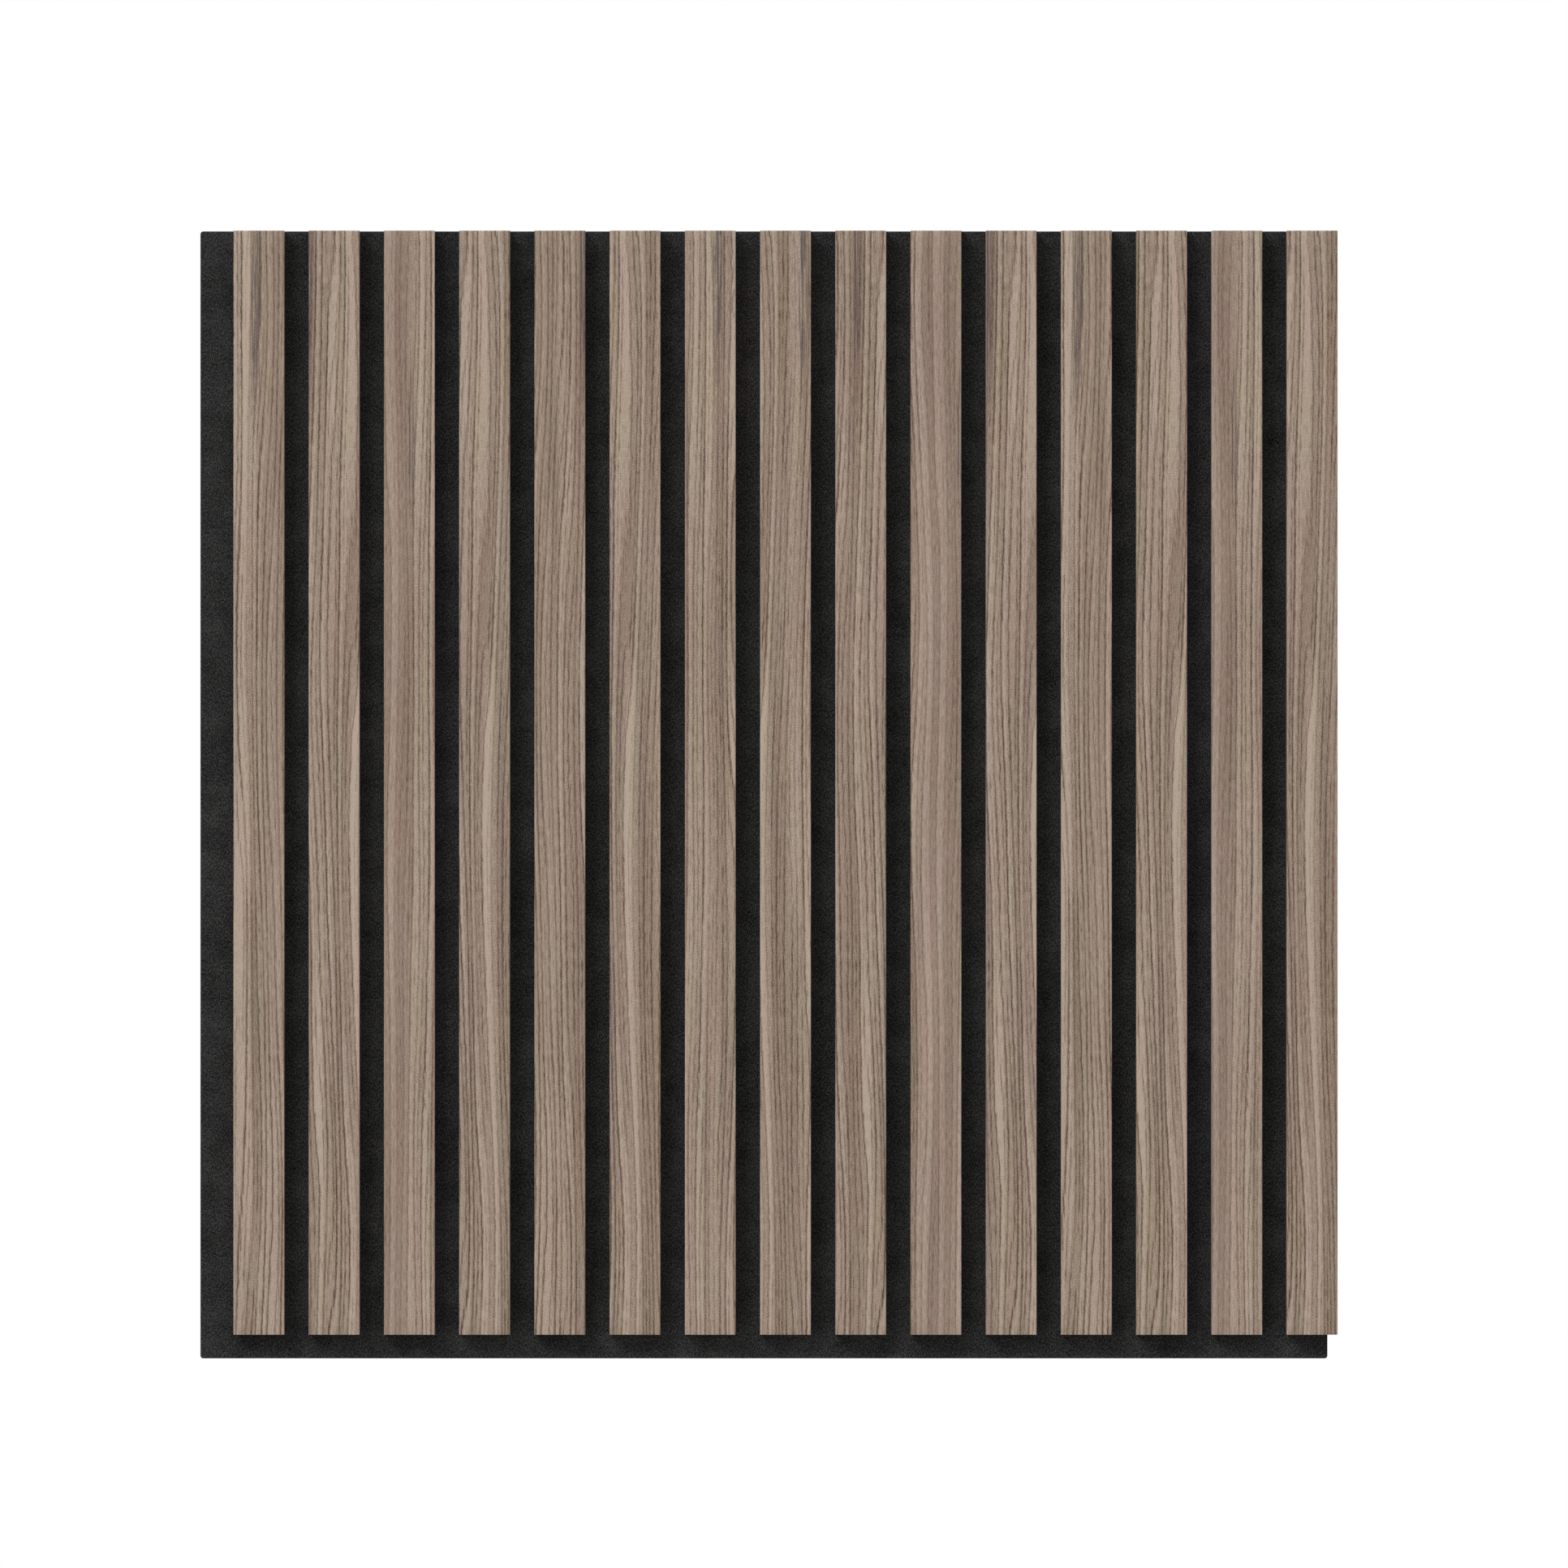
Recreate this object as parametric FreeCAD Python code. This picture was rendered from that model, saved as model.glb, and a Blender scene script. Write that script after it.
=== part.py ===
import FreeCAD, Part
import os

from FreeCAD import Vector

# Acoustic slat wall panel, 600 mm module.
#
# Fifteen veneered slats stand upright on a felt backing. The slats are set a little to the
# right and end short of the bottom edge, so the bare felt on the left and at the bottom takes
# the overhang of the next panel and the slats run on at one even pitch.
#
# Frame: millimetres, +Z up, +X to the right seen from the room, front towards -Y.
# The origin is the middle of the felt's back face, which lies on the wall.

# Felt backing
MODULE = 600.0
FELT_THICKNESS = 9.0
FELT_CORNER_RADIUS = 1.5

# Slats
SLAT_COUNT = 15
SLAT_PITCH = MODULE / SLAT_COUNT
SLAT_WIDTH = 27.0
SLAT_DEPTH = 12.0
BARE_LEFT = 18.0
BARE_BOTTOM = SLAT_PITCH - SLAT_WIDTH

# Veneer wrapped round the front and both sides of each slat. The core under it is sharp, so
# the veneer's outside radius at a long arris is its own thickness.
VENEER_THICKNESS = 0.5
SLAT_ARRIS_RADIUS = VENEER_THICKNESS

# Staples, driven through the felt into the slats from behind
STAPLES_PER_SLAT = 4
STAPLE_END_INSET = 45.0
STAPLE_CROWN = 10.0
STAPLE_LENGTH = 15.0
STAPLE_WIRE_WIDTH = 1.2
STAPLE_WIRE_THICKNESS = 1.0
STAPLE_SHOULDER = 0.5
STAPLE_POINT_SLOPE = 0.9
STAPLE_SUNK = 0.4

# Places worked out from the sizes above
HALF = MODULE / 2
SLAT_BOTTOM = -HALF + BARE_BOTTOM
SLAT_LENGTH = HALF - SLAT_BOTTOM
SLAT_BACK = -FELT_THICKNESS


def upright_bar(width, depth, length, low=0.0):
    """A square-edged bar along Z with its back at y = 0, centred on X."""
    return Part.makeBox(width, depth, length, Vector(-width / 2, -depth, low))


def front_arrises(bar, depth):
    """The two long edges between a bar's front and its sides."""
    upright = [e for e in bar.Edges if abs(e.tangentAt(e.FirstParameter).z) > 0.99]
    return [e for e in upright if e.BoundBox.YMax < 0.01 - depth]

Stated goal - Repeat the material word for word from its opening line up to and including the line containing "from FreeCAD import Vector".

In response -
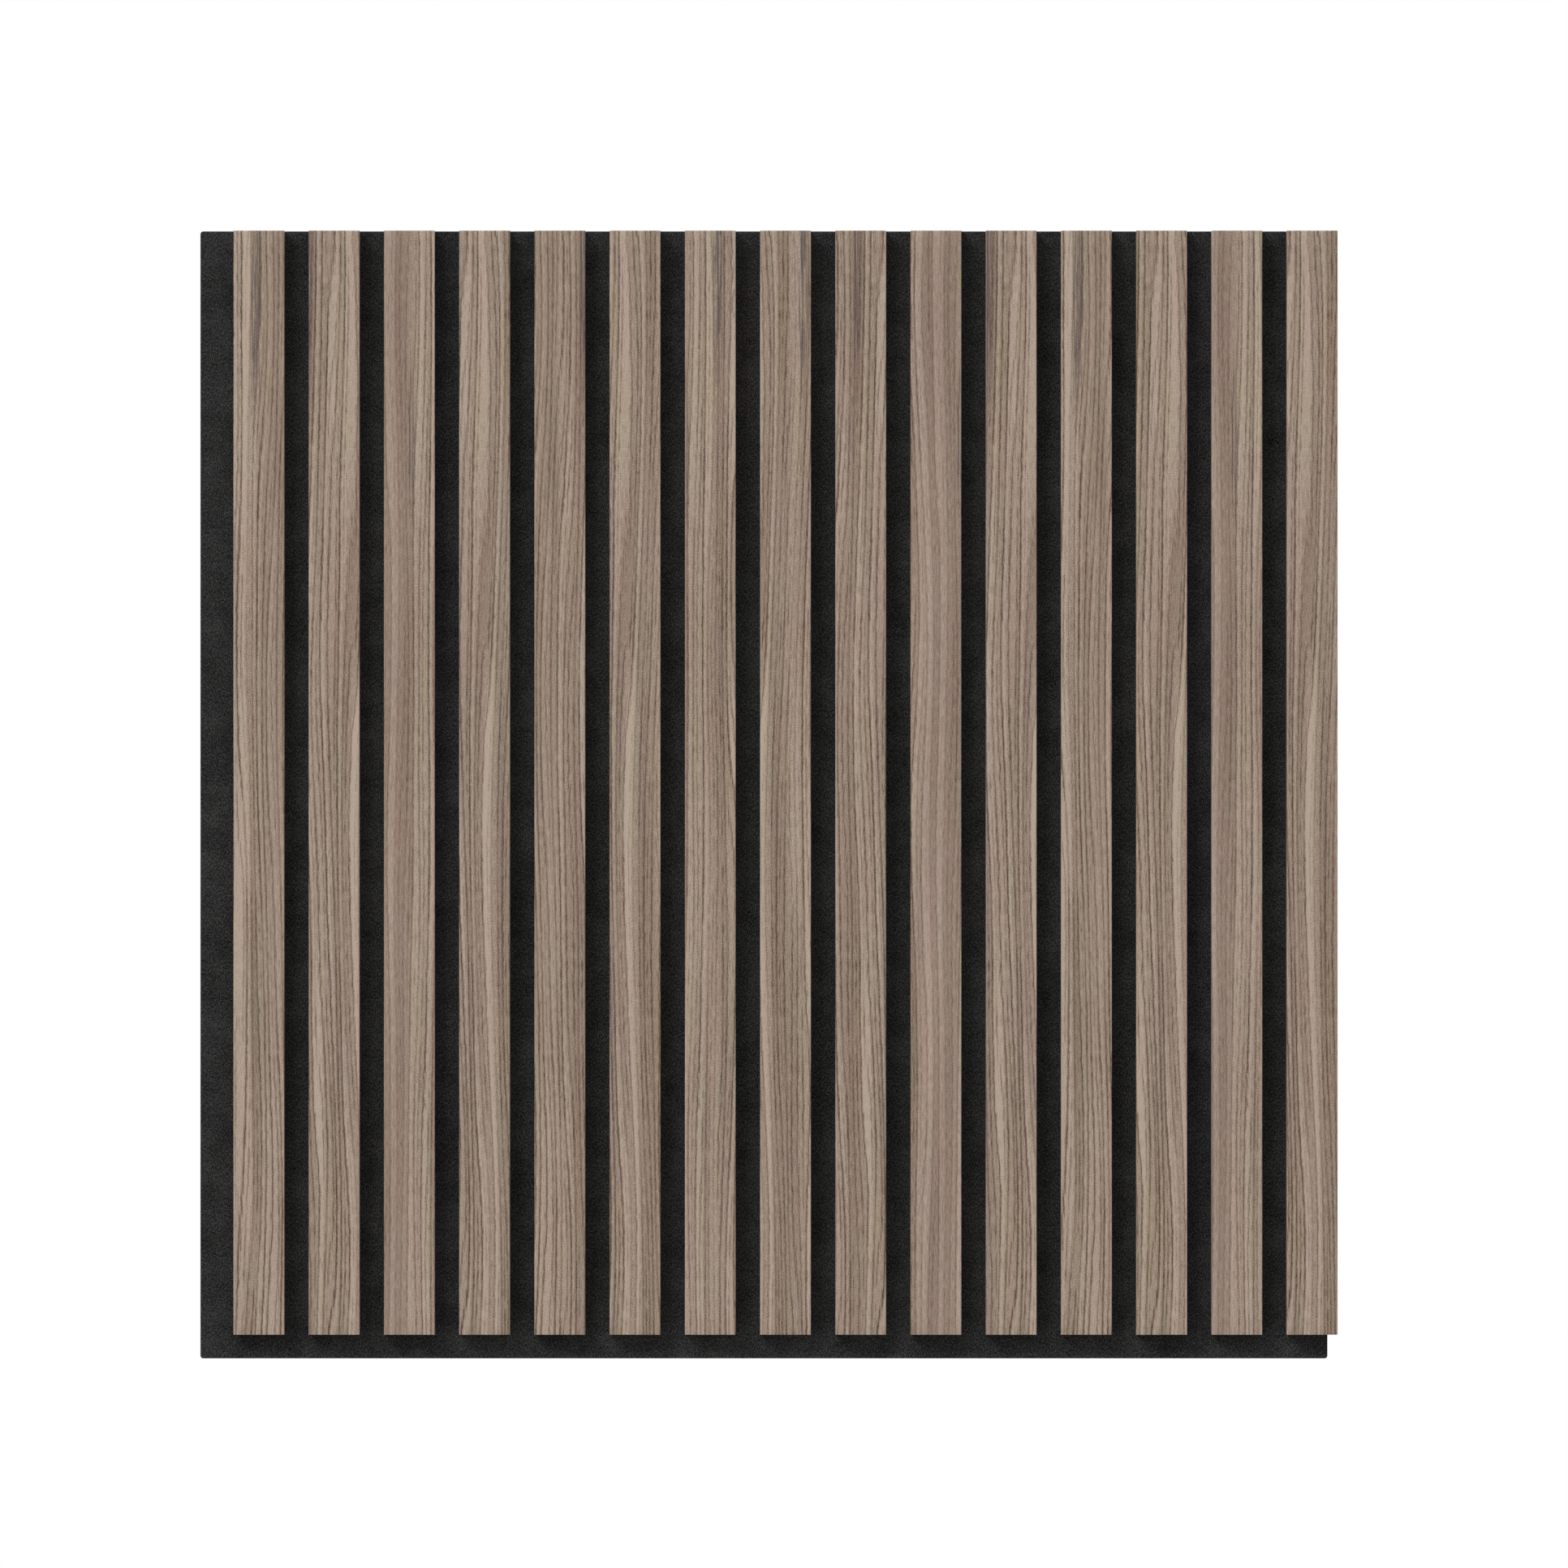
Recreate this object as parametric FreeCAD Python code. This picture was rendered from that model, saved as model.glb, and a Blender scene script. Write that script after it.
=== part.py ===
import FreeCAD, Part
import os

from FreeCAD import Vector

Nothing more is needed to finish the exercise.